Generazione 56K ricorre ai cliché delle classiche romcom (le commedie romantiche) per raccontare il sentimento tra due personaggi destinati al vero amore, ma alle prese con tempi sempre sbagliati, ostacoli, incomprensioni e un destino beffardo, pronto a metterci del suo. Attraverso l’ironia e la comicità partenopea, si descrive una generazione sognatrice e romantica ma al tempo stesso disillusa o peggio ancora delusa dalle aspettative e che ha smesso di prendersi sul serio. I Millennials rivivono il ricordo di un’epoca che non esiste più, popolata da oggetti (videocassette, musicassette e floppy) che oggi definiremmo vintage e gesti desueti, come quelli di affidare alle pagine di un diario i pensieri e i sentimenti più profondi. La serie intrattiene e diverte con la presenza scenica e la verve comica di Fru e Fabio, sdrammatizza facilmente le problematiche di ogni relazione e dinamica, ride di ciò che siamo diventati e intenerisce con la storia d’amore tra Daniel e Matilde, due esseri complessi e imperfetti, ma i soli ad auspicare un ritorno a una realtà dove ogni scelta esige il tempo necessario e dove amare equivale a “voler il bene dell’altro” anche quando lo allontanerà da noi.
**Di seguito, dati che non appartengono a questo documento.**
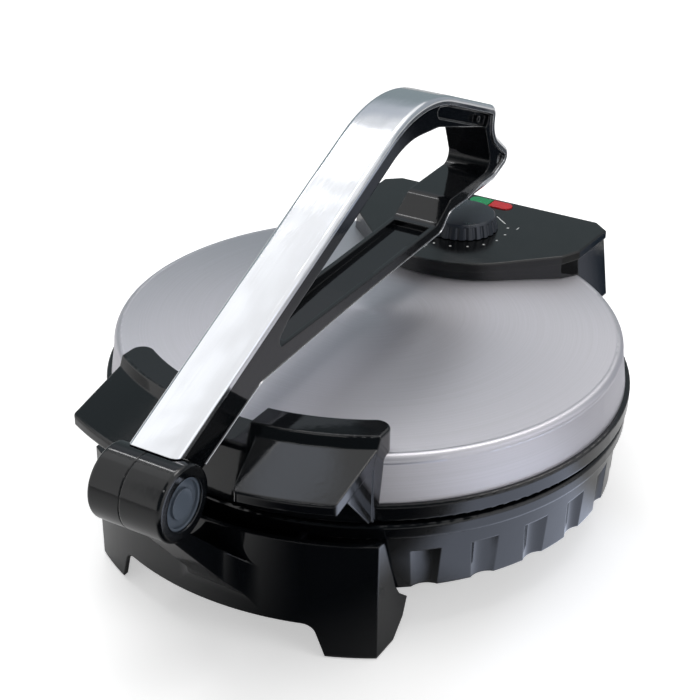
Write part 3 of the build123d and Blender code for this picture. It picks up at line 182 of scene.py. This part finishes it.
def polishedSteel():
    # stainless strip, buffed bright: it mirrors the room, with the slight crown and waves of a bent strip
    material, tree, shader = startMaterial("polishedStainless", {
        "Base Color": linearColour(brightSheet["colour"]), "Metallic": 1.0})
    rough = mottled(tree, brightSheet["grain"], *brightSheet["roughness"], 2.0, brightSheet["grainStretch"])
    tree.links.new(rough, shader.inputs["Roughness"])
    place = addNode(tree, "ShaderNodeTexCoord")
    parts = addNode(tree, "ShaderNodeSeparateXYZ", links={"Vector": place.outputs["Object"]})
    across = addNode(tree, "ShaderNodeMath", {"operation": "DIVIDE", 1: brightSheet["width"] / 2},
                     {0: parts.outputs["X"]})
    dome = addNode(tree, "ShaderNodeMath", {"operation": "MULTIPLY"},
                   {0: across.outputs[0], 1: across.outputs[0]})
    crown = addNode(tree, "ShaderNodeMath", {"operation": "MULTIPLY", 1: -brightSheet["crown"]},
                    {0: dome.outputs[0]})
    ripple = mottled(tree, brightSheet["ripple"], 0, 1, 1.0)
    height = addNode(tree, "ShaderNodeMath", {"operation": "MULTIPLY_ADD", 1: brightSheet["rippleDepth"]},
                     {0: ripple, 2: crown.outputs[0]})
    roundedEdges(tree, shader, brightSheet["edge"], height.outputs[0], 1.0)   # the height is in metres
    return material


bareMetal = dict(smudge=6 * mm, spread=0.06, edge=0.2 * mm)


def metal(name, colour, roughness, grain, depth):
    # bare or plated metal with the grain of how it was made
    material, tree, shader = startMaterial(name, {
        "Base Color": linearColour(colour), "Metallic": 1.0})
    smudged(tree, shader, bareMetal["smudge"], roughness, bareMetal["spread"])
    roundedEdges(tree, shader, bareMetal["edge"], mottled(tree, grain, 0, 1), depth)
    return material


coat = dict(ior=1.5, fleck=1.2 * mm, smudge=8 * mm, spread=0.05, edge=0.3 * mm)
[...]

La narrazione, sebbene risenta di una certa ripetitività nelle parti centrali, è disimpegnata e leggera, l’effetto nostalgia agevola il facile coinvolgimento di chi guarda, ma a conti fatti molti di quegli adulti di fronte a noi, come sottolinea lo stesso ideatore, “sono bravi a non finire quello che hanno iniziato”, esseri complessi e irrisolti, segnati dalla paura di sbagliare al punto da preferire non scegliere. Insomma, quelli di fronte a noi sono adulti troppo sconnessi dalla realtà e sempre più connessi a una Rete alla quale affidano qualsiasi risposta a una illusoria ricerca della felicità.